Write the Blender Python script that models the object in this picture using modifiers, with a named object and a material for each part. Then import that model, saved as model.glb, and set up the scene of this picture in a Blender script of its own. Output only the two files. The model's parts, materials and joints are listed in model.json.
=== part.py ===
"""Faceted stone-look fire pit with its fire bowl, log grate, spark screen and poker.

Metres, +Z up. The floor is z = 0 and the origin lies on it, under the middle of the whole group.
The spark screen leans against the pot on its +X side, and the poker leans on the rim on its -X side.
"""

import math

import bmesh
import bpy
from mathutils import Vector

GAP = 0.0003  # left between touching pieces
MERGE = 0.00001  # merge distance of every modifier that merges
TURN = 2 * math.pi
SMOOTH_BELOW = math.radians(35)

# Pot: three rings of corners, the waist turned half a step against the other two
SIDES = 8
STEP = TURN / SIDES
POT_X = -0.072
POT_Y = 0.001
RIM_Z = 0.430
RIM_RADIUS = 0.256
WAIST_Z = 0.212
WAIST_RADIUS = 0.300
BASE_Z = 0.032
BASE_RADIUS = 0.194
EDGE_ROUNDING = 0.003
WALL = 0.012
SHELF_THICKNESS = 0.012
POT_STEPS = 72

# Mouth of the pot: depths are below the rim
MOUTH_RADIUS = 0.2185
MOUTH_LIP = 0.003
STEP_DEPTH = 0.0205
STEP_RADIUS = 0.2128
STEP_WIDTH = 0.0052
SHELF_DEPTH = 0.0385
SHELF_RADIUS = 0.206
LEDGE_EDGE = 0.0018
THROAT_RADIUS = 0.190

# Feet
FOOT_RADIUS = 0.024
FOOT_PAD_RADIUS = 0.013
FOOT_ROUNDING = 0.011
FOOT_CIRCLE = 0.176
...
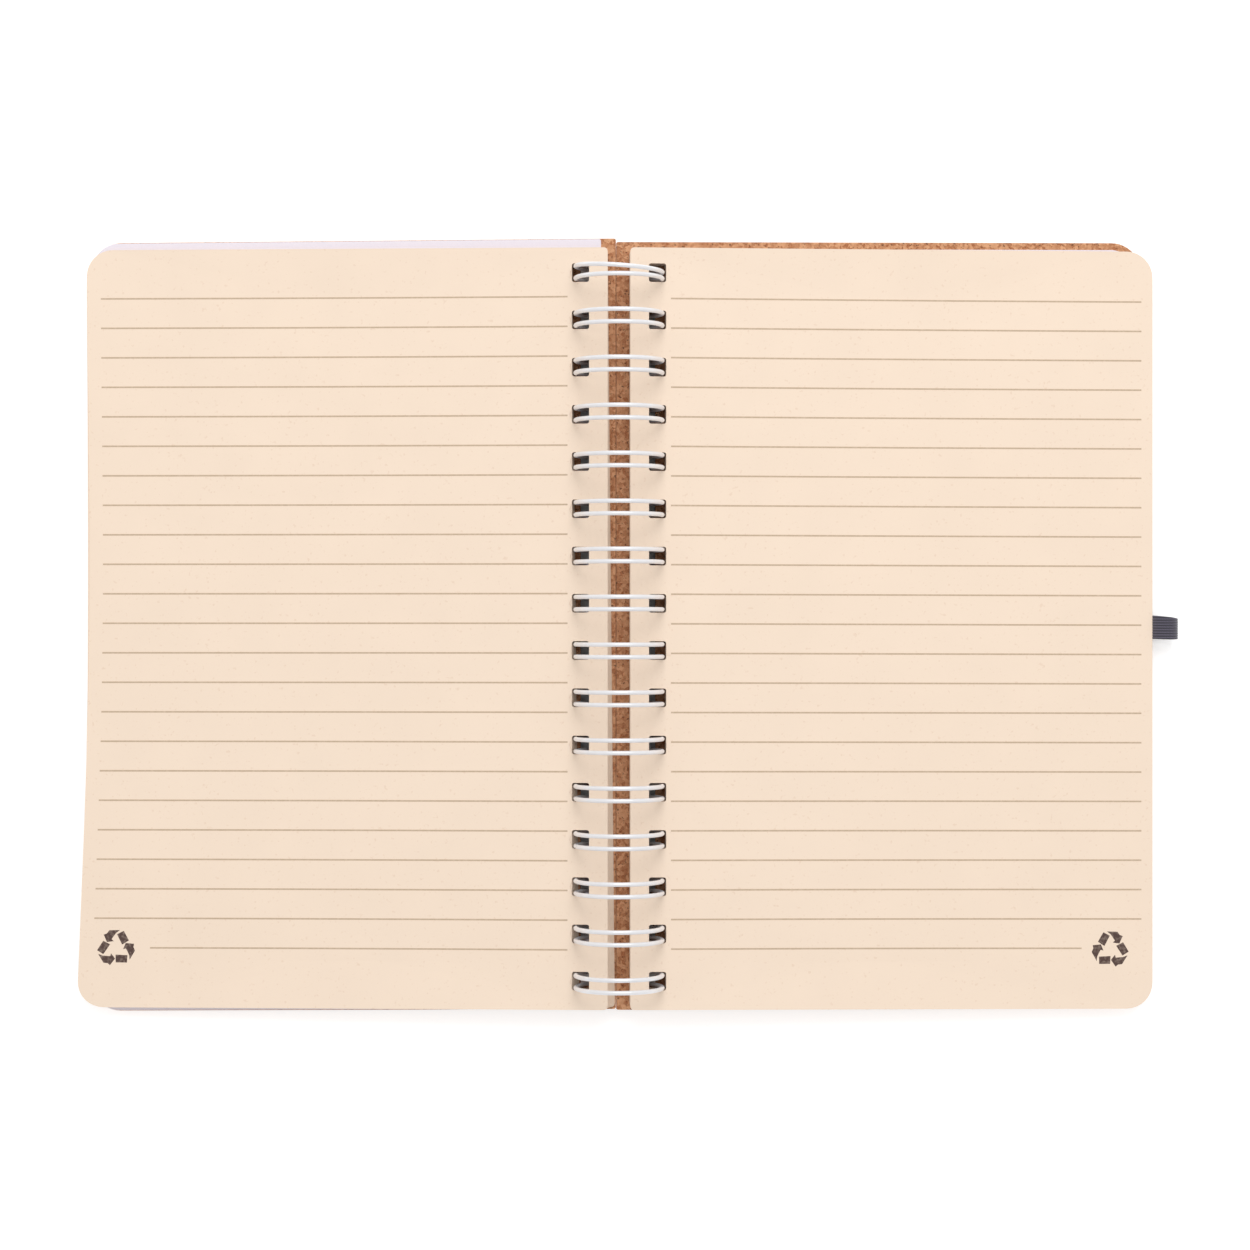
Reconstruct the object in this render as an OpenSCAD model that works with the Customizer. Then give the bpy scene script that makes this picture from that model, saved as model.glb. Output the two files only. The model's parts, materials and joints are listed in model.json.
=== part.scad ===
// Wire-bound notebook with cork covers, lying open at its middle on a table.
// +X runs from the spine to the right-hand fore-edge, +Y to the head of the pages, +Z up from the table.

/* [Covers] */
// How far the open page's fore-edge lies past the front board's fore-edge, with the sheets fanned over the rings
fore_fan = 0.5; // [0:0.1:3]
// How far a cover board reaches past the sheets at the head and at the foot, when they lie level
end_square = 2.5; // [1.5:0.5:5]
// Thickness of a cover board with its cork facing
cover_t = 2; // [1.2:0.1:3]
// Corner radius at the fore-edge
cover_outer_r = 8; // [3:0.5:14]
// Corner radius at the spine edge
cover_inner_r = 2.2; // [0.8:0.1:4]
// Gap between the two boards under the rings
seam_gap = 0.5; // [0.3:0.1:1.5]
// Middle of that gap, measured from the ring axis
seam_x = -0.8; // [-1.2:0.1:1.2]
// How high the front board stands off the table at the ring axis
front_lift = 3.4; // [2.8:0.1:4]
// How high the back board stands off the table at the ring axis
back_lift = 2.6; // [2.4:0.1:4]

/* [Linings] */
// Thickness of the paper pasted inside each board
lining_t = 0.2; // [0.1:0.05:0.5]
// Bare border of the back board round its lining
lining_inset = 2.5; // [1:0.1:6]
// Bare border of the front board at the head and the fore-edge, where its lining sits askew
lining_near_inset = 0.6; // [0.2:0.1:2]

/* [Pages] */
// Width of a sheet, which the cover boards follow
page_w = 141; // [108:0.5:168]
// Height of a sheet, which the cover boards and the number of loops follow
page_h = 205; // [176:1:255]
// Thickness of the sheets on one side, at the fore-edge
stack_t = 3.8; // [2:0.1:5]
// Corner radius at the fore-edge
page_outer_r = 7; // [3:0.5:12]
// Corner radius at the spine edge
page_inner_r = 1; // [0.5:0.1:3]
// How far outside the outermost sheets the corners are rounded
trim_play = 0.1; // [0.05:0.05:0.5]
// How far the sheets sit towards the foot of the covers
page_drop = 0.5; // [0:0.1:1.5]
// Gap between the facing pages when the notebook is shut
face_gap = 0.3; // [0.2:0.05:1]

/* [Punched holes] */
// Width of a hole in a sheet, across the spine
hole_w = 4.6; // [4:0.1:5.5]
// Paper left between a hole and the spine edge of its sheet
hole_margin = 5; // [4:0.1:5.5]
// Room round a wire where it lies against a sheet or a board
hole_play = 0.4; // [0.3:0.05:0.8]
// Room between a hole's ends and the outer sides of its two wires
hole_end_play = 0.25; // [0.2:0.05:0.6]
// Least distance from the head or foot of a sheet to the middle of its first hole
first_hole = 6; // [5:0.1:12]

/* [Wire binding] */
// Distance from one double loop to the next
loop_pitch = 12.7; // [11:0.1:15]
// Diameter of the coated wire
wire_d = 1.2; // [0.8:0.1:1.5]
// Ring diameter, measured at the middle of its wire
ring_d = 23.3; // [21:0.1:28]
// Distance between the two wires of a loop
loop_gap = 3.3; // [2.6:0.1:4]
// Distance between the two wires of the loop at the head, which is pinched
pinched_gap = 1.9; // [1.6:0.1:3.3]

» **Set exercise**
Each line from the one holding "Write the Blender" to the one holding "POT_STEPS = 72", those two included, is to be transcribed exactly, and no other line.

» **Expected output**
Write the Blender Python script that models the object in this picture using modifiers, with a named object and a material for each part. Then import that model, saved as model.glb, and set up the scene of this picture in a Blender script of its own. Output only the two files. The model's parts, materials and joints are listed in model.json.
=== part.py ===
"""Faceted stone-look fire pit with its fire bowl, log grate, spark screen and poker.

Metres, +Z up. The floor is z = 0 and the origin lies on it, under the middle of the whole group.
The spark screen leans against the pot on its +X side, and the poker leans on the rim on its -X side.
"""

import math

import bmesh
import bpy
from mathutils import Vector

GAP = 0.0003  # left between touching pieces
MERGE = 0.00001  # merge distance of every modifier that merges
TURN = 2 * math.pi
SMOOTH_BELOW = math.radians(35)

# Pot: three rings of corners, the waist turned half a step against the other two
SIDES = 8
STEP = TURN / SIDES
POT_X = -0.072
POT_Y = 0.001
RIM_Z = 0.430
RIM_RADIUS = 0.256
WAIST_Z = 0.212
WAIST_RADIUS = 0.300
BASE_Z = 0.032
BASE_RADIUS = 0.194
EDGE_ROUNDING = 0.003
WALL = 0.012
SHELF_THICKNESS = 0.012
POT_STEPS = 72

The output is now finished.